Our near term focus is on delivering high quality mitigations to protect our customers infrastructure from these exploits. We’re working to incorporate silicon-based changed to future products that will directly address the Spectre and Meltdown threats in hardware. And those products will begin appearing later this year.
(Gotta wonder if they mean to tackle both at the same time, and whether that is an inclusive ‘and’, but still.
Following on: does this imply ‘more lead time’, does this mean ‘we’ll be fixing the easy stuff this year’, or is this actually possible with them having enough money to throw at the problem?)
Well, it depends on what all those bolded words mean – does it mean they’ll be launching something that addresses meltdown as low-hanging fruit, spectre down the road? Does it mean ‘1 consumer part to come this year’? All? Etc.
And it depends on how long they’ve been working on this internally, without acknowledging it…
Never underestimate Intel.
They have the budget, knowledge, tech and tooling to do that if they want to.
For all I know intel Skunkworks probably already made a fix to parts of the issue X years ago which then got nixed and mothballed instead,
Like I said somewhere earlier in this thread.
Intel will focus on security like mad-men in-order to come out on top and claim the high-ground.
Loudly claiming once again to have the most secure processors in the world.
And I’m saying this as a long time AMD user.
Intel is an unstoppable technological industrial force if it want’s to be.
They have the majority of the best paid engineers in the microprocessor industry.

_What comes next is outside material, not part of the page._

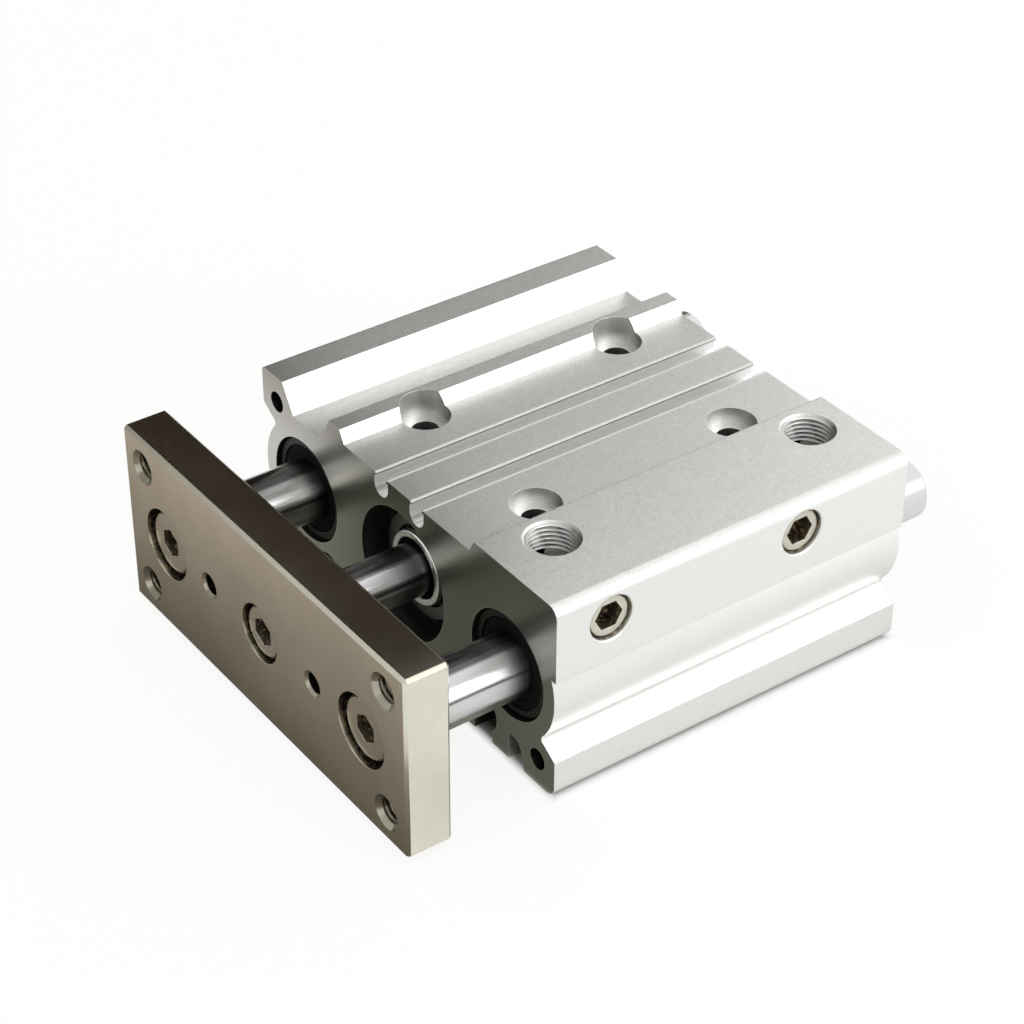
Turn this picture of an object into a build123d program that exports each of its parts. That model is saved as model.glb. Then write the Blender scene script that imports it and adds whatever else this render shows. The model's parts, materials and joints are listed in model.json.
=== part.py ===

And Intel Management will work them to death to save their own asses.
Intel certainly has a ton of resources. They have really good people, tons of money and their own fabs. I think what they mean with “later this year” is that CPUs will ship with the microcode updates from the factory. But you never know, they might spend a ton of resources and produce something more substantial. It will be interesting for sure. I need more popcorn. And beer, lots of more beer.
Addendum: I get that they probably can fix Meltdown (variant 3) in silicon relatively easy but rather hard/impractical to fix it in microcode (I’ve had some details explained to me, I almost feel smart now lol). Spectre 2 (branch predict) is probably trickier, but maybe they’ll just add a PCID tag in the branch predictor cache? Spectre Variant 1 (bounds check) I have no clue how they would fix in silicon. But I’m far from a CPU designer, just some idiot on the internets.
It’s too unstable. Eventually it might be. Redhat rolled back their microcode bundle because of side effects on some hardware combinations and Ms is doing the same. So best bet right now is bios or uefi update from hw vendor
Intel is supplementing that guidance to include two new resources provided today by Microsoft:
For most users – An automatic update available via the Microsoft® Update Catalog which disables ‘Spectre’ variant 2 (CVE 2017-5715) mitigations without a BIOS update. This update supports Windows 7 (SP1), Windows 8.1, and all versions of Windows 10 - client and server
Also - they confirm that a new microcode fix is ‘under way’…
Both of these options eliminate the risk of reboot or other unpredictable system behavior associated with the original microcode update and retain mitigations for ‘Spectre’ variant 1 and ‘Meltdown’ variant 3 until new microcode can be loaded on the system.
For those concerned about system stability while we finalize these updated solutions, earlier this week we advised that we were working with our OEM partners to provide BIOS updates using previous versions of microcode not exhibiting these issues, but that also removed the mitigations for ‘Spectre’ variant 2 (CVE 2017-5715)
Well if the micro code (or whatever the fix is) is ONLY in the BIOS updates, then might be worth covering in The news that some manufacturers aren’t (or at least havent yet) adding bios updates for x99 or earlier motherboards. For example my MSI X99A Raider’s most recent update is from 2016.
I didn’t do a thorough look but many boards that aren’t X299 or Z270 don’t have a patch. I checked MSI and Asus.